Let’s see what happens if we estimate the mortality at day 0, day 1, all the way up to day 30, assuming that everyone is tested on day 1. I’m lazy and I’m going to write a loop. If you’re offended by seeing a loop in R, then I apologize in advance.

## initialize mortality vector for each day (0-30)
mortality_by_day <- rep(NA, max_survival+1) 
## calculate mortality by day in this population
for(day in 0:max_survival) 
{
  mortality_by_day[day+1] <- sum(surv_Covid <= day)/pop_size
}
## make the plot of estimated mortality by day
plot(mortality_by_day, 
     xlab = "Day",
     ylab = "Mortality estimate",
     main = "Mortality estimate by day")

Of course, on day 30, the mortality estimate is very close to 2%, being exactly equal to the proportion of deaths. But if we look on day 3, the mortality estimate would be 0.2%. It actually increases almost linearly by day due to the uniform distribution we sampled from. Thus, we expect the death rates to increase even for countries like South Korea that did much more testing much earlier than the US, though they are still expected to be lower than in countries like Italy, whose healthcare system was massively overrun by the sudden large number of cases, even when adjusting for age.
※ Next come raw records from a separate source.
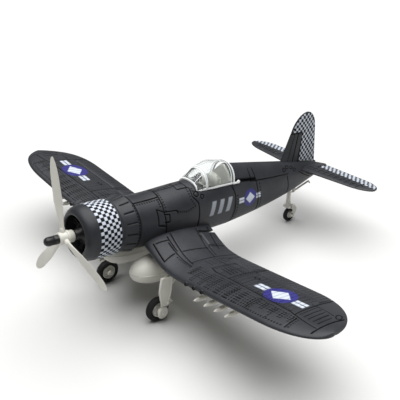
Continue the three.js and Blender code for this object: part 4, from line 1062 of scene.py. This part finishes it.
windscreen = glass(CANOPY["front"] + 0.2, CANOPY["split"] - 0.25)
piece("windscreen_glass", windscreen, clear, "windscreen")
piece("windscreen_frame", windscreen_frame(), glint_edges)
hood = glass(CANOPY["split"] + 0.25, CANOPY["rear"] - 0.1)
piece("hood_glass", hood, clear, "canopy_hood", "canopy")
piece("hood_frame", hood_frame(), glint_edges, body="canopy")


# ---------- Tail ----------
CHECK_SIZE = 1.85
ELEVATOR_CHECK = (2.3, 1.6)
RUDDER_CHECK = (CHECK_SIZE, CHECK_SIZE)


def tail_places(surface, low, high, step):
    """Places along a tail surface, closer together where its tip is round."""
    bend = surface["tip"] - 7
    if high <= bend:
        return steps_between(low, high, step)
    start = max(low, bend)
    towards_tip = high - (high - start) * np.linspace(1, 0, 34) ** 1.8
    if start == low:
        return towards_tip
    return np.concatenate([steps_between(low, start, step)[:-1], towards_tip])


def tail_values(surface, along):
    """Leading edge, trailing edge, thickness, the hinge's share of the chord and the half thickness there."""
    lead, trail, thick = (float(v) for v in tail_section(surface, along))
    share = max(0.0, (surface["hinge"] - lead) / (trail - lead))
    return lead, trail, thick, share, float(foil(share) * thick + TAIL_EDGE * share)


def tail_fixed(surface, stretches, at, marks):
    """Fixed part of the stabiliser or fin. stretches holds (low, high, whether it is cut at the hinge), and
    at turns (chordwise, half, along) into a point."""
    shape = Shape()
    for low, high, cut in stretches:
        rings, painted_shade_and_black_rows = [], []
        for along in tail_places(surface, low, high, 0.4):
            along = float(along)
            lead, trail, thick, _, radius = tail_values(surface, along)
            room = 0.35 + 0.6 * max(0.25, radius)
            end = max(0.03, (surface["hinge"] - room - lead) / (trail - lead)) if cut else 1.0
            s = end * np.linspace(0, 1, 44) ** 1.3
            half = foil(s) * thick + TAIL_EDGE * s
            place = mix(lead, trail, s)
            # Recessed lines and rivets, darkened as painted shade.
            wash = strongest(place, np.full_like(place, along), marks)
            half = half - 0.18 * wash * unit(s * 40)
            upper, lower = np.column_stack([place, half])[::-1], np.column_stack([place, -half])[1:]
            flat = np.concatenate([upper, lower])
            rings.append([at(c, h, along) for c, h in flat])
            painted_shade_and_black_rows.append(np.concatenate([wash[::-1], wash[1:]]))
        loft(shape, rings, wash=np.stack(painted_shade_and_black_rows))
    return shape


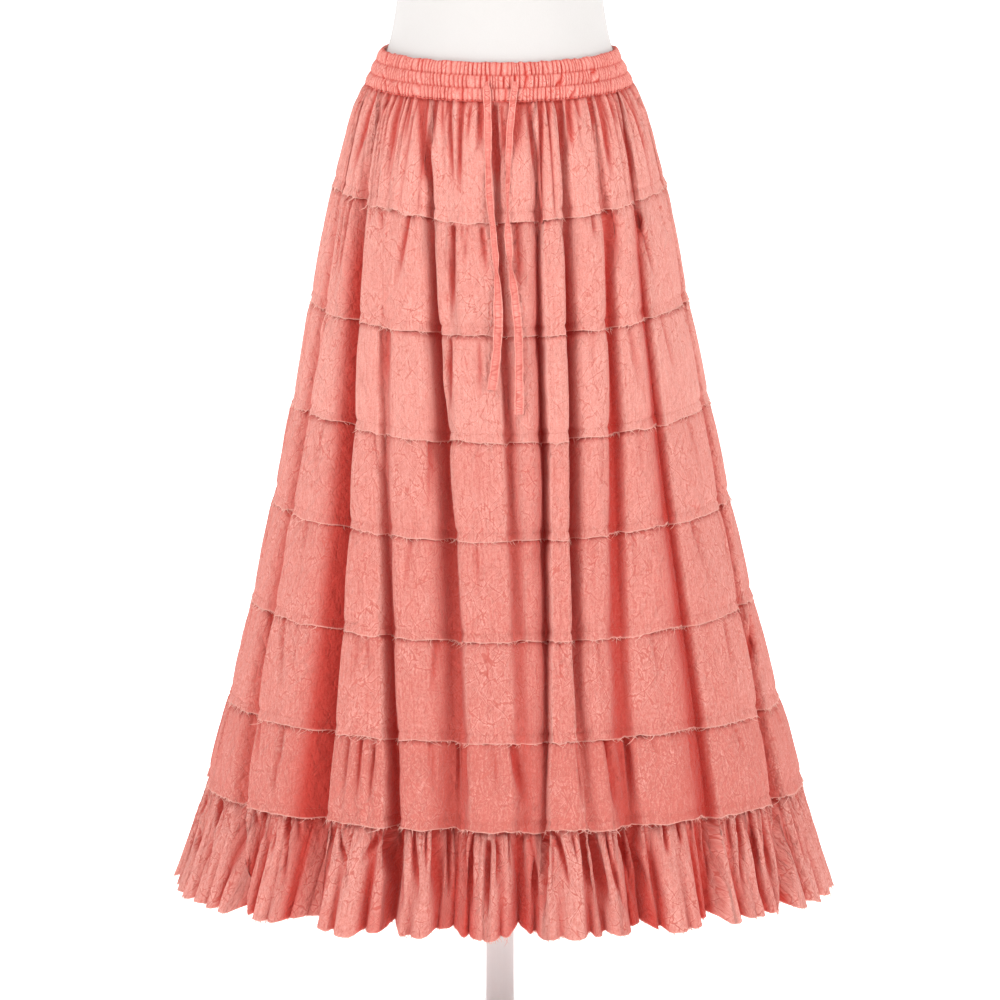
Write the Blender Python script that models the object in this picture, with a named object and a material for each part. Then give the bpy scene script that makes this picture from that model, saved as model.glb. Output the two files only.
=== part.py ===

As I said before, this is a highly simplified model and many other scenarios could be considered. Let’s consider one additional scenario where instead of testing everyone, we end up testing individuals who are sicker and more likely to die overall. Thus, suppose we’re testing 80% of the individuals who end up dying and 40% of the individuals who end up not dying.

## sample of tested individuals among those who do not die
tested_individuals_alive <- 
  sample(which(pop_deaths==0), 
         size = round(0.4*(pop_size-number_deaths)))
## number of such individuals
length(tested_individuals_alive)

## [1] 392082

## sample of tested individuals among those who do die
tested_individuals_dead <- 
  sample(which(pop_deaths==1), 
         size = round(0.8*number_deaths))
## number of such individuals
length(tested_individuals_dead)

## [1] 15835

## all tested individuals
tested_individuals <- c(tested_individuals_alive, 
                        tested_individuals_dead) 
## deaths among all tested individuals
death_tested <- pop_deaths[tested_individuals] 
## survival among all tested individuals
surv_Covid_tested <- surv_Covid[tested_individuals] 
## number of tested individuals
pop_size_tested <- length(tested_individuals)

In this case, we will not be including the individuals who die of Coronavirus but are never tested. This is likely to occur in reality for at least some individuals as well. Let’s look at the mortality estimates now:

## initialize mortality vector for each day (0-30)
mortality_by_day_subsample <- rep(NA, max_survival+1) 
## calculate mortality by day in this population
for(day in 0:max_survival) 
{
  mortality_by_day_subsample[day+1] <- 
    sum(surv_Covid_tested <= day)/pop_size_tested
}
## make the plot of estimated mortality by day
plot(mortality_by_day_subsample, 
     xlab = "Day",
     ylab = "Mortality estimate",
     main = "Mortality estimate by day for tested subset")

Note that the estimate at day 30 now is higher than the true value, being now 3.9%. So we can see that this is an overestimate, but it is hard to get a good estimate!

As I said repeatedly, these were all super simple models. I actually mostly coded them up to better understand what’s going on myself, but wanted to put them out in case they’re of help to others as well.